The Siege of Bhurtpore

Meanwhile the news of the losses and disasters in Burma had been brought to India. Many of the Indian chiefs and princes, who had not yet quite settled down under the over-lordship of Britain, began to be restless. As the war dragged on month after month they began to believe, and to hope, that the Burmese would overthrow the power of the British. They began to look forward to the time when the Company should no longer be over-lord in India, and when each prince should be free to fill the land with lawlessness and bloodshed as before.

When things were at their worst in Burma the Raja of Bhurtpore died. He was succeeded by his son, a child of seven, with his uncle as regent. But a cousin, who wished the throne for himself, murdered the uncle, and put the little Raja in prison. Thus he defied the British, who had accepted the little boy as Raja.

But Lord Amherst wanted no more fighting, so he made up his mind not to interfere. When the usurper saw this he became very bold and haughty. All the chieftains of Central India openly cheered him on, and men of every conquered tribe gathered to him, until he had an army of twenty-five thousand men.

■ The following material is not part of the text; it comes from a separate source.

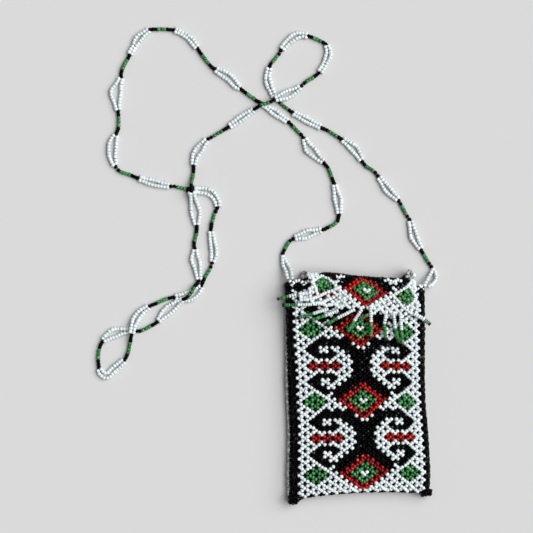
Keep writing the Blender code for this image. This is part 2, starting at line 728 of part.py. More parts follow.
def strap_routes():
    """The main strand's points, and those of each second strand, all on the strap's smooth curve."""
    (left_main, left_second), (right_main, right_second) = strap_ends()
    singles = [[route_point(pixel) for pixel in stretch] for stretch in SINGLE_STRETCHES]
    route = [left_main]
    stretches = []
    seconds = []
    for number, (main_pixels, second_pixels) in enumerate(DOUBLE_STRETCHES):
        start = singles[number - 1][-1] if number else left_main
        end = singles[number][0] if number < len(singles) else right_main
        main = [route_point(pixel) for pixel in main_pixels]
        second = [route_point(pixel) for pixel in second_pixels]
        inner = 0 < number < len(singles)
        if inner and not main:
            main = side_by_side(start, end, 1)
            second = side_by_side(start, end, -1)
        first = start if number else left_second
        last = end if number < len(singles) else right_second
        seconds.append((number, [first] + second + [last]))
        route += main
        stretches.append((number - 1, len(main) + 1))
        if number < len(singles):
            route += singles[number]
            stretches.append((number, len(singles[number]) - 1))
    route.append(right_main)

    spans = smooth_curve(route)
    points = [lifted(left_main, 0)]
    used = 0
    for stretch, count in stretches:
        places = [place for span in spans[used:used + count] for place in span]
        used += count
        end = spans[used][0] if used < len(spans) else right_main
        places.append(end)
        points += [lifted(place, stretch) for place in bend_points(places) + [end]]
    second_points = []
    for number, places in seconds:
        second_points.append([lifted(place, min(number, len(singles) - 1)) for place in places])
    return points, second_points


def tube_mesh(name, routes):
    """Round tubes along the routes: a bevelled curve with filled ends, made into a mesh."""
    curve = bpy.data.curves.new(name, "CURVE")
    curve.dimensions = "3D"
    curve.bevel_depth = BEAD_RADIUS
    curve.bevel_resolution = STRAP_SIDES_RESOLUTION
    curve.use_fill_caps = True
    for route in routes:
        spline = curve.splines.new("POLY")
        spline.points.add(len(route) - 1)
        for point, place in zip(spline.points, route):
            point.co = (*place, 1)
    guide = bpy.data.objects.new(name, curve)
    bpy.context.scene.collection.objects.link(guide)
    bpy.context.view_layer.update()
    mesh = bpy.data.meshes.new_from_object(guide.evaluated_get(bpy.context.evaluated_depsgraph_get()))
    bpy.data.objects.remove(guide, do_unlink=True)
    shape = bmesh.new()
    shape.from_mesh(mesh)
    bmesh.ops.remove_doubles(shape, verts=shape.verts, dist=CLEARANCE / 100)
    bmesh.ops.recalc_face_normals(shape, faces=shape.faces)
    shape.to_mesh(mesh)
    shape.free()
    return mesh


def make_strap(white):
    """The neck strap: its main strand, with the second strands of its double stretches joined on."""
    main, seconds = strap_routes()
    strap = add_object("neck_strap", tube_mesh("neck_strap", [main]), white)
    second = add_object("strap_second_strands", tube_mesh("strap_second_strands", seconds), white)
    second.hide_render = True
    second.display_type = "WIRE"
    joined = strap.modifiers.new("second_strands", "BOOLEAN")
    joined.operation = "UNION"
    joined.object = second
    joined.use_self = True
    print("strap points:", len(main), "length mm:", round(sum(
        (b - a).length for a, b in zip(main, main[1:])) / MM, 1))


def main():
    clear_scene()
    black = make_material("black_beads", (0.012, 0.012, 0.014), 0.25)
    white = make_material("white_beads", (0.82, 0.84, 0.86), 0.25)
    green = make_material("green_beads", (0.03, 0.26, 0.07), 0.25)
    cloth = make_material("black_lining", (0.008, 0.008, 0.008), 0.9)
    make_nets(black, white)
    make_lining(cloth)
    make_edging(white)
    make_tufts(black)
    flap_pivot = make_flap(white, black)
    make_fringe(flap_pivot, white, green, black)
    make_strap(white)


main()
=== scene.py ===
# %% [markdown]
# # Beaded pouch with a fringed flap and a long neck strap
# The real object is a small flat pouch netted from glass seed beads round a black cotton lining. Every bead
# is modelled: about seven thousand small glass rings, each turned and placed the way its thread holds it. A
# painted picture of beads on a flat plate would be far lighter, but it would lose the open mesh, the glints
# and the knobbly outline that make beadwork what it is.

# %% Load the fixed frame
import math
import random

import bpy
import numpy as np
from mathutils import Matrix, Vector


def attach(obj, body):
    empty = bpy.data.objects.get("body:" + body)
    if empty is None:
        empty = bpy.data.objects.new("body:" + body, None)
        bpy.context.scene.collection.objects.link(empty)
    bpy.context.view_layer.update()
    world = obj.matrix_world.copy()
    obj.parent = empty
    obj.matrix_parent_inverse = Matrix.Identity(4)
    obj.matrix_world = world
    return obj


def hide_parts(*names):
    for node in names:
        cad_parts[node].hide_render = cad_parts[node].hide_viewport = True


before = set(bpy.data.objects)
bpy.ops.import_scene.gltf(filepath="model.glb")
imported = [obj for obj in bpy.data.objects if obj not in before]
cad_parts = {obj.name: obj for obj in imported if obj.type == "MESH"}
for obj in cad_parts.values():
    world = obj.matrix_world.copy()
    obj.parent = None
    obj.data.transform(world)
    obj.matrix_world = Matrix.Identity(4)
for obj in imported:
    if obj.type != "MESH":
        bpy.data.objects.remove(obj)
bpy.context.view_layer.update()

# %% [markdown]
# ## Sizes
# All lengths are in metres. Places that were read off the reference picture are in its pixels, and one
# pixel is 0.645 mm on the object, because a size 11/0 bead is 2.1 mm across.

# %% Sizes of the beads and of the pouch
MM = 0.001
PIXEL = 0.645 * MM
PIXEL_CENTRE = (354.95, 387.2)
PICTURE_SIDE = 533
BEAD_RADIUS = 1.2 * MM
BEAD_LENGTH = 1.5 * MM
BEAD_HOLE = 0.38 * MM
BEAD_PITCH = 1.55 * MM
CLEARANCE = 0.3 * MM
BODY_DEPTH = 10.4 * MM
EDGE_RADIUS = BODY_DEPTH / 2
FOLD_CORE = EDGE_RADIUS - BEAD_RADIUS
FLAP_HEIGHT = BODY_DEPTH + CLEARANCE + BEAD_RADIUS
FLAP_SETTLED = 0.6 * MM
FRONT_LEVEL = BODY_DEPTH - BEAD_RADIUS
BACK_LEVEL = BEAD_RADIUS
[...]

The fort of Bhurtpore was the strongest in India. The Indians, indeed, believed that it could never be taken by mortal man. It was surrounded with five miles of enormous sun-dried, mud walls sixty feet thick. It had nine gates and thirty-five strong mud towers. Outside the wall was a broad ditch fifty-five feet deep, and one hundred and fifty feet wide. This ditch, in time of war, was filled with water from a lake near the town.

Lord Amherst soon saw that he had made a mistake. He saw that if the usurper of Bhurtpore was not punished there would be war all over Central India. So he sent an army against the fort. Fortunately it arrived in time to stop the bank of the lake being cut, and water let into the moat, and it was still dry.

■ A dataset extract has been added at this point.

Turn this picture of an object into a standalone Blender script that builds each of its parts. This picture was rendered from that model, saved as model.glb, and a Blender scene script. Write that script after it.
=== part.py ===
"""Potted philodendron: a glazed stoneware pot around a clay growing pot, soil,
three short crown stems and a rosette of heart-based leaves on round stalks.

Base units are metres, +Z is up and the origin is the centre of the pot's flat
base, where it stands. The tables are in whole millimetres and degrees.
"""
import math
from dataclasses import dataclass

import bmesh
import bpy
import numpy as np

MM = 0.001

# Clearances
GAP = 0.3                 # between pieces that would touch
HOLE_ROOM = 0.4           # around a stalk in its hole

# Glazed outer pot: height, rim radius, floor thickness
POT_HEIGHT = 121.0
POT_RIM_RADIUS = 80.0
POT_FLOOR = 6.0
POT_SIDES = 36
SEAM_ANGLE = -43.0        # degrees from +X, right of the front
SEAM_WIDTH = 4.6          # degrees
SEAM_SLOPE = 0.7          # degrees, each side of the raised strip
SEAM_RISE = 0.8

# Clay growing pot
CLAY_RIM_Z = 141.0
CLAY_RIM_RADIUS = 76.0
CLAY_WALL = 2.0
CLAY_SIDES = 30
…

The siege began. For days the British battered the mud walls with their heaviest guns. The roar and thud of cannon, the shriek of shells, filled the air for weeks, and still the brown walls stood solid and unbroken.

Then it was resolved to blow them up. Three mines were dug, the biggest being filled with ten thousand pounds of gunpowder. The train was lighted, and the army waited ready to rush in the moment there was a breach. In a few minutes the earth seemed to shake, a low rumble as of distant thunder was heard, the great wall trembled. Then huge masses of mud rose in the air carrying with them the shattered bodies of many of the defenders. The sky grew dark with smoke and dust, and lurid with flames. The air was filled with shrieks of pain, yells of triumph, the thud and crash of falling masses, as the British rushed through the yawning breach in the mighty wall.

Yet, before the fort was taken, there was terrible slaughter, six thousand or more of the defenders falling in the fight. But at last it was over, and the British were masters of the place.

Next day the little Raja was brought from prison, and again set upon the throne, and the usurper, in his turn, became a prisoner. The war was at an end and the Rajas or princes, who had been ready to make war, but who had been waiting to see what would happen, settled down in peace again. The famous walls of Bhurtpore were levelled to the ground, and with them the last rampart against British rule in India seemed to vanish.